** Start of Task data **
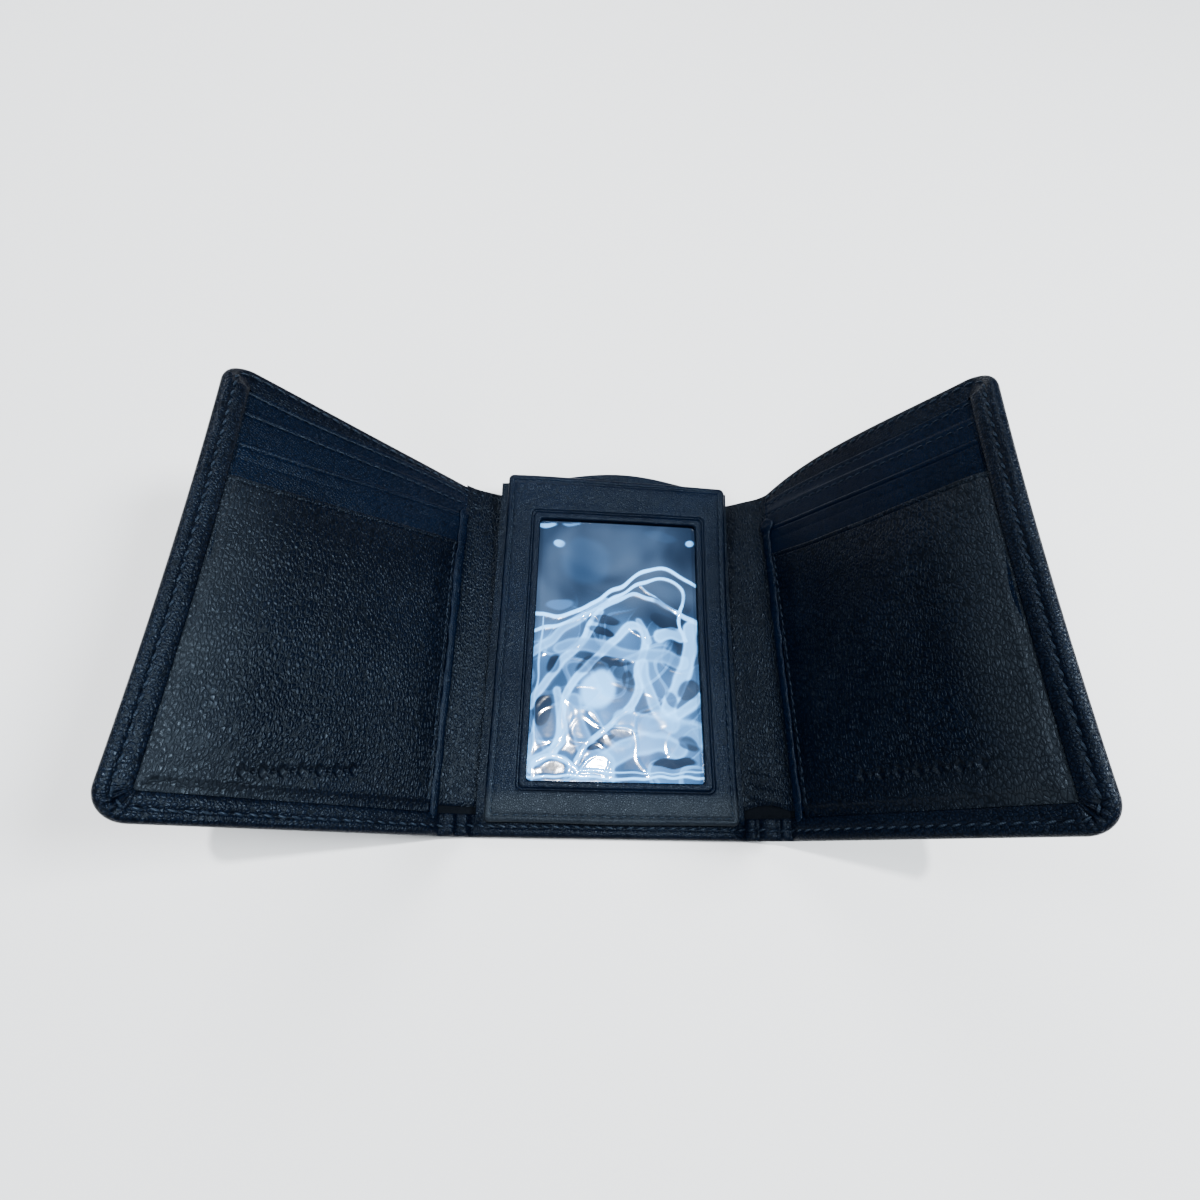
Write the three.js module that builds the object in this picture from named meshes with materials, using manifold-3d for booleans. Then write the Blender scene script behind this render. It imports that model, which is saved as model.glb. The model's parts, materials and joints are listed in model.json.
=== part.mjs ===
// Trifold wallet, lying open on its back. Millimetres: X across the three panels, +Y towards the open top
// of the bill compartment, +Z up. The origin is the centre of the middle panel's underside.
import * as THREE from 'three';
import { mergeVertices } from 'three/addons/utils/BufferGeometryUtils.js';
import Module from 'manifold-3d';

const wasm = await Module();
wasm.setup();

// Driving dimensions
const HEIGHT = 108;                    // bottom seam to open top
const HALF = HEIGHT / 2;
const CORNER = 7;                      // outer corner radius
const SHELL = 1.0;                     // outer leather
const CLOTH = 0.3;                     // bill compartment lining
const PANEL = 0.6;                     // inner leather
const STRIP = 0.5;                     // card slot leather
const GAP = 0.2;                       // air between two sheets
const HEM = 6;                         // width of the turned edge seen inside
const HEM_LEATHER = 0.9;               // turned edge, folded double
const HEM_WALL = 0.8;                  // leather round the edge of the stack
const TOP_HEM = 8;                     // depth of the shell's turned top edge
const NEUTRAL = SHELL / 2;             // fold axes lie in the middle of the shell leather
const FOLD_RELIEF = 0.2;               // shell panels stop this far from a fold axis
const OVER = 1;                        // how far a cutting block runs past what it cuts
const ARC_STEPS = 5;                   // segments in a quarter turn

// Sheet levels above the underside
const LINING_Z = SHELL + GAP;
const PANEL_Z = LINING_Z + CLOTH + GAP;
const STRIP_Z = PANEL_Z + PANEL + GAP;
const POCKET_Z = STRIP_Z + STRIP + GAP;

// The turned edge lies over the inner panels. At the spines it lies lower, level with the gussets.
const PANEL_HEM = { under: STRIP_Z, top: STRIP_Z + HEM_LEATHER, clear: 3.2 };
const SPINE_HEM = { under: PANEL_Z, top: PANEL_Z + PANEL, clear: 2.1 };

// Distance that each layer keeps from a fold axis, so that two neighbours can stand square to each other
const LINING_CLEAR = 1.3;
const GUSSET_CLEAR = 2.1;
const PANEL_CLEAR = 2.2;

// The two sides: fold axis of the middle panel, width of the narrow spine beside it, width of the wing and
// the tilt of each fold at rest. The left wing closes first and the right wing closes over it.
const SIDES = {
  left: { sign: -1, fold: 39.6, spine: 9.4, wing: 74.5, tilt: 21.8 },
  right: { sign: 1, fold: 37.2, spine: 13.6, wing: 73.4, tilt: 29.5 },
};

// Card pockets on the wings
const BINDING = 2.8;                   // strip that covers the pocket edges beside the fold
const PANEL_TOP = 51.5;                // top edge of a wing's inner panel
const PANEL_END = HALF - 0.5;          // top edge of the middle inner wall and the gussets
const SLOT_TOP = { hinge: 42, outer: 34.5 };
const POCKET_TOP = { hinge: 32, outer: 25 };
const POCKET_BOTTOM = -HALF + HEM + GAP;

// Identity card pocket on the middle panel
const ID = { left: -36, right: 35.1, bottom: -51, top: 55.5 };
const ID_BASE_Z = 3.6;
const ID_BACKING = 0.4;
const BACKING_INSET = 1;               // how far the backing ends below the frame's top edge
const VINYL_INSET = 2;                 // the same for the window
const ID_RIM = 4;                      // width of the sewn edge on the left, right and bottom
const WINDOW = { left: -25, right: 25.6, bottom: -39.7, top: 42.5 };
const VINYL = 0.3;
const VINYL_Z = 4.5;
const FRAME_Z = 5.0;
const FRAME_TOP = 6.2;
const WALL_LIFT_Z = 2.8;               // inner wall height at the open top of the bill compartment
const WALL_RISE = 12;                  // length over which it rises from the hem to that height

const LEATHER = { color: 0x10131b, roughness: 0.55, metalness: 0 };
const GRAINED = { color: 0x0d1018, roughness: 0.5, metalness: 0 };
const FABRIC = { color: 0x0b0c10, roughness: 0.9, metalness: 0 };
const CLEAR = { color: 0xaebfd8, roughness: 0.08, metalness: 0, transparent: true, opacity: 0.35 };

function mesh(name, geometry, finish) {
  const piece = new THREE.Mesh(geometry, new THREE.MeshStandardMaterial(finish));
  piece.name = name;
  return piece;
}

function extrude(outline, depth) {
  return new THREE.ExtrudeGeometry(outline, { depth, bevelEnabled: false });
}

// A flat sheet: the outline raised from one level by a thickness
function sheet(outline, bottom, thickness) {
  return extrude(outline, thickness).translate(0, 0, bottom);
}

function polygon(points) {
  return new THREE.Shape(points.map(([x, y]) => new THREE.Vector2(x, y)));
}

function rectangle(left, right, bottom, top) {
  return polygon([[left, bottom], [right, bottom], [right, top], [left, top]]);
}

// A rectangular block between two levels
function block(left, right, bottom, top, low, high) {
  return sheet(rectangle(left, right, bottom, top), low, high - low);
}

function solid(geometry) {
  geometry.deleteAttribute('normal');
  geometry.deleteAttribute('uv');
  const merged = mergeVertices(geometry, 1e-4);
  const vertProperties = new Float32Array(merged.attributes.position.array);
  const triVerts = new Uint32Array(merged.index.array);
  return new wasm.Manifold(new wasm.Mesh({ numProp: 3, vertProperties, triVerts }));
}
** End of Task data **
** Start of Task data **
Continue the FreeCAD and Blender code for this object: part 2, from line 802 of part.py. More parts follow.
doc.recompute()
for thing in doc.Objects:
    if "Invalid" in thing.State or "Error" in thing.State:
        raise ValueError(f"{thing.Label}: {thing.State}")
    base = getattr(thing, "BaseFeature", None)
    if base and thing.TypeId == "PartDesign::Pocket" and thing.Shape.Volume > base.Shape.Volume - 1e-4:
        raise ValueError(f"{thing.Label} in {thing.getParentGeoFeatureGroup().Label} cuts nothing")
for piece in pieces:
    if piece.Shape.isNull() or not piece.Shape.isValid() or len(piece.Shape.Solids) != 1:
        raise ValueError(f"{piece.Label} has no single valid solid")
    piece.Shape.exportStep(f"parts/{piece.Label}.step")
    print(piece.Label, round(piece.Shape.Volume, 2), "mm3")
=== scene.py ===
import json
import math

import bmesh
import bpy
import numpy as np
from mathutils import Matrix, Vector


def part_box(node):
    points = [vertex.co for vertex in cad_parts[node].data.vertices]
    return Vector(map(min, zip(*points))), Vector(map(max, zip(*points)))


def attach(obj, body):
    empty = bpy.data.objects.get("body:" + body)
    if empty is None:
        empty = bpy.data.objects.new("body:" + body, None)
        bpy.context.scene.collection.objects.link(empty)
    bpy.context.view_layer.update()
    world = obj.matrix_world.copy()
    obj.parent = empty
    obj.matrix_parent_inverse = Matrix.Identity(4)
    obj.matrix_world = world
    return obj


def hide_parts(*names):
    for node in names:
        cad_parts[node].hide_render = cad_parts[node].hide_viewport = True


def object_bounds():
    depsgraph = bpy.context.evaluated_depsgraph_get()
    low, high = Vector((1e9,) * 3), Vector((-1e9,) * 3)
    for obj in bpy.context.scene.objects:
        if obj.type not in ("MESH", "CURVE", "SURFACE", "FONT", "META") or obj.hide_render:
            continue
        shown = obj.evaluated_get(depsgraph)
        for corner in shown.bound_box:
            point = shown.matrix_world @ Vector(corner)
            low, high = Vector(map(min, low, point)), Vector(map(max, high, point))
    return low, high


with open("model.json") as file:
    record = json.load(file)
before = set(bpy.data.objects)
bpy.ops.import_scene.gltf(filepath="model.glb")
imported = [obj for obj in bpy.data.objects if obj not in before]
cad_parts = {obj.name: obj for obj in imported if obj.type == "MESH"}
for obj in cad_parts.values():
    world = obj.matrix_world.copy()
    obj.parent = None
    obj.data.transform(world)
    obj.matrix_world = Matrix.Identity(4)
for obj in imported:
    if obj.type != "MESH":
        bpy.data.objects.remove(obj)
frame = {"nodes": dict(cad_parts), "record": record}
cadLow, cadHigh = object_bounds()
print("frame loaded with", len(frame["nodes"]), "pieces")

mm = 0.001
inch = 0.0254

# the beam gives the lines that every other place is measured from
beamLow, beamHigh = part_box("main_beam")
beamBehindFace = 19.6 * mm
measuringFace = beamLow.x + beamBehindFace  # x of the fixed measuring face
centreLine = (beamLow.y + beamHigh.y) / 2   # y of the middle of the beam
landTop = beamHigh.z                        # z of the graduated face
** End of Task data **
#### [Exercise instructions]
Start with the line that contains "doc.recompute()" and end with the line that contains "bpy.context.scene.collection.objects.link(empty)"; give those lines again exactly, and no others.

#### [Full response]
doc.recompute()
for thing in doc.Objects:
    if "Invalid" in thing.State or "Error" in thing.State:
        raise ValueError(f"{thing.Label}: {thing.State}")
    base = getattr(thing, "BaseFeature", None)
    if base and thing.TypeId == "PartDesign::Pocket" and thing.Shape.Volume > base.Shape.Volume - 1e-4:
        raise ValueError(f"{thing.Label} in {thing.getParentGeoFeatureGroup().Label} cuts nothing")
for piece in pieces:
    if piece.Shape.isNull() or not piece.Shape.isValid() or len(piece.Shape.Solids) != 1:
        raise ValueError(f"{piece.Label} has no single valid solid")
    piece.Shape.exportStep(f"parts/{piece.Label}.step")
    print(piece.Label, round(piece.Shape.Volume, 2), "mm3")
=== scene.py ===
import json
import math

import bmesh
import bpy
import numpy as np
from mathutils import Matrix, Vector


def part_box(node):
    points = [vertex.co for vertex in cad_parts[node].data.vertices]
    return Vector(map(min, zip(*points))), Vector(map(max, zip(*points)))


def attach(obj, body):
    empty = bpy.data.objects.get("body:" + body)
    if empty is None:
        empty = bpy.data.objects.new("body:" + body, None)
        bpy.context.scene.collection.objects.link(empty)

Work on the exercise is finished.